Justice DY Chandrachud spoke about how, instead of taking criticism of their work in a negative way, judges should understand that this criticism has arisen because of the crucial role the judiciary has assumed in modern society.
He recognised that these critiques are a natural result of this development, which has meant the courts in India no longer just decide individual cases, but are also crucial parts of a “social dialogue”.
“If we look at this transformation which has taken place in the position of our courts, particularly of the Supreme Court,” he said, “I think that’s when we realise the need for a greater engagement of the works of the constitutional courts with the life of society.”
The final topic for discussion was the judgments of the courts during the past ten years that India must not forget in the years to come.

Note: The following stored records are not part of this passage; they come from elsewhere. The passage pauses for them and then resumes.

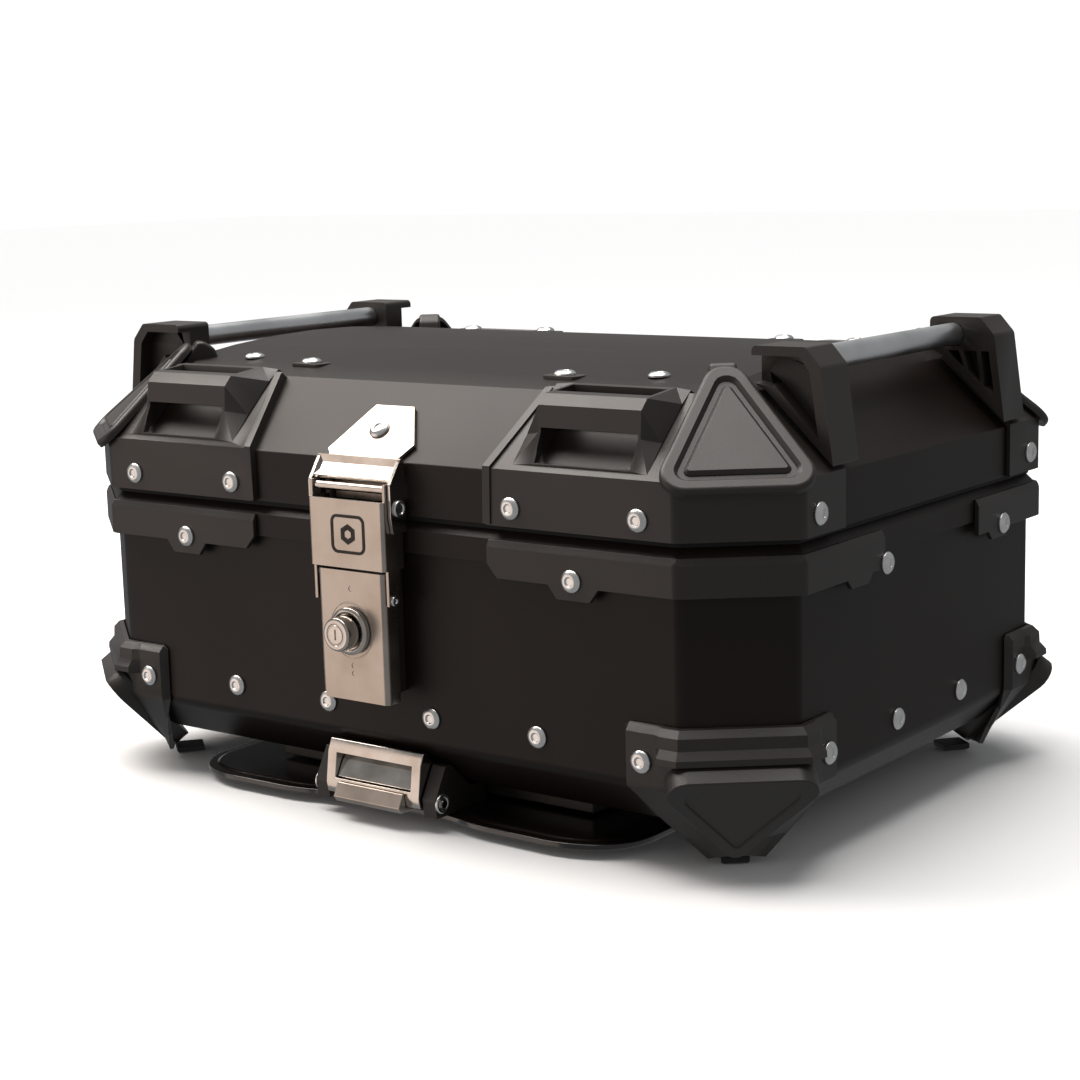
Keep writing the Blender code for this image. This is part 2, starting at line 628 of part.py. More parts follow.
def base():
    """Quick-release parts under the tub: clamp plate inside, adapter outside, and the rack plate."""
    box("clamp_plate", (-80, -70, 22.4), (80, 70, 24.9), STEEL)
    adapter = [(-118, -10), (-105, -118), (105, -118), (118, -10), (105, 98), (-105, 98)]
    prism("base_adapter", [(x, y, 10.0) for x, y in adapter], (0, 0, 9.6), PLASTIC)
    half = [(0, -151), (42, -151), (60, -157), (112, -158), (134, -150), (145, -132), (145, -90)]
    half += [(128, -60), (124, 60), (138, 90), (132, 120), (104, 134), (50, 128), (0, 128)]
    outline = half + [(-x, y) for x, y in half[-2:0:-1]]
    prism("mounting_plate", [(x, y, PLATE_Z0) for x, y in outline], (0, 0, PLATE_Z1 - PLATE_Z0), GLOSS)

    cheek = [(-122, 7.8), (-161, 7.8), (-162, 17), (-153, 33), (-148.5, 33), (-133.8, 18.6), (-122, 18.6)]
    housing = prism_x("release_housing", cheek, -40, 40, PLASTIC)
    combine(housing, box("release_gap", (-31.8, -170, 5), (31.8, -133, 40), PLASTIC), "DIFFERENCE")
    bore = turned("release_bore", [(2.6, -50), (2.6, 50)], RELEASE_PIVOT, (1, 0, 0), PLASTIC, segments=12)
    combine(housing, bore, "DIFFERENCE")
    turned("release_pin", [(2.3, -42), (2.3, 42)], RELEASE_PIVOT, (1, 0, 0), STEEL, segments=12)
    side = [(-149, 12), (-163, 12), (-164, 17), (-161.5, 34), (-159, 39.5), (-156.4, 39.5), (-150, 33)]
    lever = prism_x("release_lever", side, -31, 31, STEEL, RELEASE_PIVOT)
    combine(lever, box("lever_pocket", (-25, -170, 20), (25, -140, 33), STEEL), "DIFFERENCE")
    hole = turned("lever_hole", [(2.6, -50), (2.6, 50)], RELEASE_PIVOT, (1, 0, 0), STEEL, segments=12)
    combine(lever, hole, "DIFFERENCE")
    grip = [(-155, 9.2), (-167, 9.2), (-169, 12), (-165.5, 19), (-164.5, 19), (-163.3, 11.7), (-155, 11.7)]
    prism_x("release_grip", grip, -22, 22, STEEL, RELEASE_PIVOT)


def rim_and_seal():
    channel = [(-3.0, 141), (-3.0, 152.5), (0.5, RIM_TOP_Z), (4.5, RIM_TOP_Z), (4.5, 143), (2.3, 143)]
    channel += [(2.3, TUB_TOP_Z + GAP), (-GAP, TUB_TOP_Z + GAP), (-GAP, 141)]
    swept_ring("rim_frame", channel, PAINT)
    seal = [(-0.5, 156.8), (-0.5, 160.5), (1.5, 162.5), (3.5, 160.5), (3.5, 156.8)]
    swept_ring("lid_seal", seal, RUBBER)


def main():
    clear_scene()
    body_shell()
    rim_and_seal()
    rim_trims()
    corner_guards()
    lid_shell()
    corner_covers()
    corner_pads()
    rail_brackets()
    hand_rails()
    rivets()
    hinge()
    keeper()
    latch()
    base()


main()
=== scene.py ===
# Motorcycle top case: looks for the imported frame.
import json
import math

import bmesh
import bpy
from mathutils import Matrix, Vector


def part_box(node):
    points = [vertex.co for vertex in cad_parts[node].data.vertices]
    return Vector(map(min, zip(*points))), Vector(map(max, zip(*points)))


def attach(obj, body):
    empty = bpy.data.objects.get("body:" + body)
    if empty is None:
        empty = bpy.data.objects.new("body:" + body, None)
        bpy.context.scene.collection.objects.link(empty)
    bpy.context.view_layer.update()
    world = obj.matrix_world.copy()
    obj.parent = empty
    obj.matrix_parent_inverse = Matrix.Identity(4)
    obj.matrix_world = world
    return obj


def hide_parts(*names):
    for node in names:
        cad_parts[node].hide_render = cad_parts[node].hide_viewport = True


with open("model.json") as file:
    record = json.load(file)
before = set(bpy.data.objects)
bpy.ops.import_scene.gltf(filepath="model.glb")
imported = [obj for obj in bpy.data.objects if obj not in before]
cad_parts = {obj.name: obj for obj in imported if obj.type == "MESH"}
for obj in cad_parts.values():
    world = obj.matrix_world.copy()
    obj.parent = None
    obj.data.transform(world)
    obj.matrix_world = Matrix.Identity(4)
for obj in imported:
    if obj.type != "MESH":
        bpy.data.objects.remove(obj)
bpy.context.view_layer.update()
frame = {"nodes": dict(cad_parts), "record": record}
print("frame loaded:", len(frame["nodes"]), "nodes")

mm = 0.001
tubLow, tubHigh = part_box("body_shell")
tubMiddle = Vector(((tubLow.x + tubHigh.x) / 2, (tubLow.y + tubHigh.y) / 2, 0))
cornerSigns = {"front_left": (-1, -1), "front_right": (1, -1), "rear_left": (-1, 1), "rear_right": (1, 1)}


def at(x, y, z):
    # a place in millimetres from the tub's middle, as a point in the frame
    return tubMiddle + Vector((x, y, z)) * mm


def hold(piece):
    bpy.ops.object.select_all(action="DESELECT")
    piece.select_set(True)
    bpy.context.view_layer.objects.active = piece


def openMesh(piece, mode="FACE"):
    hold(piece)
    bpy.ops.object.mode_set(mode="EDIT")
    bpy.ops.mesh.select_mode(type=mode)
    bpy.ops.mesh.select_all(action="DESELECT")


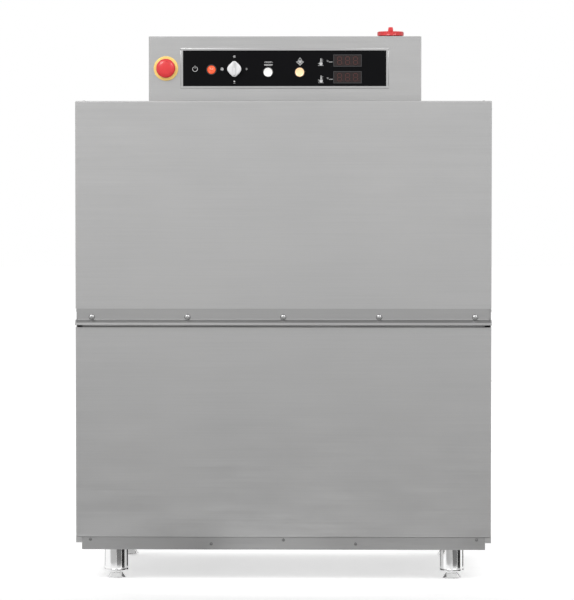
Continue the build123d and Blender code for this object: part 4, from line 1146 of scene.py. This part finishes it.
def pumpMotorCasing():
    # a finned barrel, its end bell, its fan cover and its terminal box
    motor = {"x": -0.150, "z": 0.330, "core": 0.066, "fin": 0.0085, "fins": 30, "ribs": 16}
    core = turned("MotorCore", (
        (0.030, 0.0), (0.070, 0.0), (0.0745, 0.003), (0.0745, 0.020), (0.068, 0.024), (motor["core"], 0.026),
        (motor["core"], 0.160), (0.068, 0.162), (0.0735, 0.166), (0.0755, 0.170), (0.0755, 0.208), (0.0735, 0.216),
        (0.066, 0.223), (0.040, 0.2245),
    ), 60)
    fin = bar("Fin", (motor["core"] - 0.004, -0.0011, 0.025), (motor["core"] + motor["fin"], 0.0011, 0.161), 0.0008)
    parts = [core] + ringOf(fin, "Fin", motor["fins"])
    # the cooling slots in the fan cover stand as short ribs
    rib = bar("CoverRib", (0.020, -0.0016, 0.2235), (0.062, 0.0016, 0.2270), 0.0007)
    parts += ringOf(rib, "CoverRib", motor["ribs"])
    for piece in parts:
        settle(piece, (motor["x"], 0, motor["z"]), facing["right"])
    box = bar("TerminalBox", (-0.080, -0.045, 0.390), (0.010, 0.045, 0.434), 0.004, 3)
    lid = bar("TerminalLid", (-0.083, -0.048, 0.434), (0.013, 0.048, 0.441), 0.0025, 3)
    entry = turned("TerminalEntry", (
        (0.012, 0.0), (0.012, 0.006), (0.0095, 0.008), (0.0095, 0.018), (0.0070, 0.020),
    ), 24)
    settle(entry, (-0.035, -0.045, 0.412), facing["front"])
    foot = bar("MotorFoot", (-0.090, -0.060, 0.2445), (0.040, 0.060, 0.252), 0.002)
    web = bar("MotorWeb", (-0.070, -0.045, 0.250), (0.020, 0.045, 0.275), 0.003)
    casing = joinAll(parts + [box, lid, entry, foot, web], "PumpMotorCasing")
    smoothBy(casing, 32)
    return casing


dress(pumpMotorCasing(), "cabinet", "motor", "pump_motor")


def gearmotorCasing():
    # a worm gearbox with its cover screws and a small finned motor beside it
    case = bar("GearCase", (-0.045, 0.2922, 0.860), (0.045, 0.352, 0.950), 0.010, 4)
    cover = turned("GearCover", (
        (0.038, 0.0), (0.0385, 0.0015), (0.0380, 0.0048), (0.032, 0.0060), (0.018, 0.0062), (0.016, 0.0095),
        (0.010, 0.0105),
    ))
    settle(cover, (0, 0.352, 0.905), facing["back"])
    flange = turned("MotorFlange", ((0.0355, 0.0), (0.036, 0.001), (0.036, 0.009), (0.034, 0.010), (0.030, 0.0105)))
    barrel = turned("MotorBarrel", (
        (0.029, 0.010), (0.029, 0.128), (0.0335, 0.131), (0.036, 0.134), (0.036, 0.150), (0.0345, 0.154),
        (0.028, 0.156), (0.012, 0.1562),
    ))
    fin = bar("SmallFin", (0.027, -0.0009, 0.013), (0.0335, 0.0009, 0.127), 0.0006)
    turnedParts = [flange, barrel] + ringOf(fin, "SmallFin", 22)
    for piece in turnedParts:
        settle(piece, (0.045, 0.330, 0.905), facing["right"])
    angles = (0.8, 2.36, 3.93, 5.5)
    coverSpots = [(math.cos(a) * 0.030, 0.358, 0.905 + math.sin(a) * 0.030) for a in angles]
    coverScrews = screwRow("CoverScrews", "back", coverSpots, 0.5, 14)
    casing = joinAll([case, cover, coverScrews] + turnedParts, "GearmotorCasing")
    smoothBy(casing, 32)
    return casing


dress(gearmotorCasing(), "cabinet", "gearbox", "gearmotor")


def doorSprings():
    # two long coil springs, one in each side, with closed ends
    spring = {"coil": 0.0042, "wire": 0.0008, "y": -0.311, "low": 0.752, "high": 1.300, "turns": 74, "keep": 0.28}
    pitch = (spring["high"] - spring["low"] - 0.004) / spring["turns"]
    for name, x in (("DoorSpringLeft", -0.566), ("DoorSpringRight", 0.566)):
        letGo()
        bpy.ops.mesh.primitive_circle_add(vertices=6, radius=spring["wire"], fill_type="NOTHING")
        wire = bpy.context.object
        wire.name = name
        settle(wire, (spring["coil"], 0, 0), (math.radians(90), 0, 0))
        applyModifier(
            wire, "SCREW", axis="Z", angle=math.radians(360), screw_offset=pitch, iterations=spring["turns"],
            steps=14, render_steps=14, use_merge_vertices=True,
        )
        pickOnly(wire)
        bpy.ops.object.mode_set(mode="EDIT")
        bpy.ops.mesh.select_mode(type="VERT")
        bpy.ops.mesh.select_all(action="DESELECT")
        bpy.ops.mesh.select_non_manifold()
        bpy.ops.mesh.fill()
        leaveEdit()
        tidyNormals(wire, 0.000001)
        settle(wire, (x, spring["y"], spring["low"] + 0.002))
        smoothBy(wire, 60)
        dress(wire, "cabinet", "wire")
        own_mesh(wire)
    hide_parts("door_springs")


doorSprings()


def stripCurtain(side, sign):
    # five hanging strips cut in one sheet, each with its own slight curl
    curtain = {"half": 0.252, "top": 1.2760, "bottom": 0.846, "strips": 5, "thick": 0.0022, "gap": 0.003}
    x = sign * 0.550
    strips = []
    pitch = (2 * curtain["half"] + curtain["gap"]) / curtain["strips"]
    wide, long = pitch - curtain["gap"], curtain["top"] - curtain["bottom"]
    for index in range(curtain["strips"]):
        low = -curtain["half"] + index * pitch
        letGo()
        bpy.ops.mesh.primitive_grid_add(x_subdivisions=10, y_subdivisions=36, size=1, location=(0, 0, 0))
        strip = bpy.context.object
        bpy.ops.transform.resize(value=(wide, long, 1))
        settle(strip)
        middle = (x, low + wide / 2, (curtain["top"] + curtain["bottom"]) / 2)
        settle(strip, middle, (math.radians(90), 0, math.radians(90)))
        curl = 0.0035 * random.choice((-1, 1))
        lean = random.uniform(-0.0025, 0.0025)
        for vertex in strip.data.vertices:
            down = (curtain["top"] - vertex.co.z) / long
            across = (vertex.co.y - low) / wide * 2 - 1
            free = max(0.0, down - 0.06)
            ripple = 0.0012 * math.sin(down * 9 + index)
            vertex.co.x += free * (curl * (across * across - 0.4) + lean + ripple)
        strips.append(strip)
    sheet = joinAll(strips, f"StripCurtain{side.title()}")
    applyModifier(sheet, "SOLIDIFY", thickness=curtain["thick"], offset=0)
    tidyNormals(sheet)
    smoothBy(sheet, 40)
    dress(sheet, f"curtain_{side}", "pvc", f"curtain_{side}")
    # the sleeve that each strip hangs by, with its rivets
    sleeves = []
    for index in range(curtain["strips"]):
        low = -curtain["half"] + index * pitch
        sleeve = turned("Sleeve", (
            (0.0056, 0.0), (0.0078, 0.0), (0.0080, 0.0006), (0.0080, wide - 0.0006), (0.0078, wide), (0.0056, wide),
        ), 32)
        settle(sleeve, (x, low, 1.268), facing["back"])
        sleeves.append(sleeve)
        for spot in (0.2, 0.8):
            rivet = turned("Rivet", ((0.0030, 0.0), (0.0029, 0.0010), (0.0020, 0.0017), (0.0006, 0.0019)), 16)
            settle(rivet, (x + sign * 0.0011, low + wide * spot, 1.252), facing[side])
            sleeves.append(rivet)
    hanger = joinAll(sleeves, f"CurtainSleeves{side.title()}")
    smoothBy(hanger, 35)
    dress(hanger, f"curtain_{side}", "pvc")


stripCurtain("left", -1)
stripCurtain("right", 1)
print("stage: machinery and curtains")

While others spoke of the Section 377, triple talaq and other judgments, Dr Chintan Chandrachud chose to focus on the apex court’s right to privacy judgment, which he termed “the most significant, the most canonical judgment over the last decade”.
He said he was concerned that the judgment would be forgotten, or at least would not be implemented in spirit, which is dangerous given the wide-ranging legal principles the judgment laid out.
“My concern is that the lofty principles articulated in the court’s judgment will not be applied robustly in practice,” he suggested, adding that “It’s one thing to articulate principles of the highest order, it’s quite another to apply them robustly in practice.”
Chandrachud, who is a lawyer at the London offices of global law firm Quinn Emanuel Urquhart also raised concerns over the “cases that India forgot to decide” which is basically a question of prioritisation by the judges. Noting that the Indian Supreme Court is very different from other ‘supreme’ courts as it hears so many more cases than those in other countries, he said there was often a problem of urgent cases not being heard in time.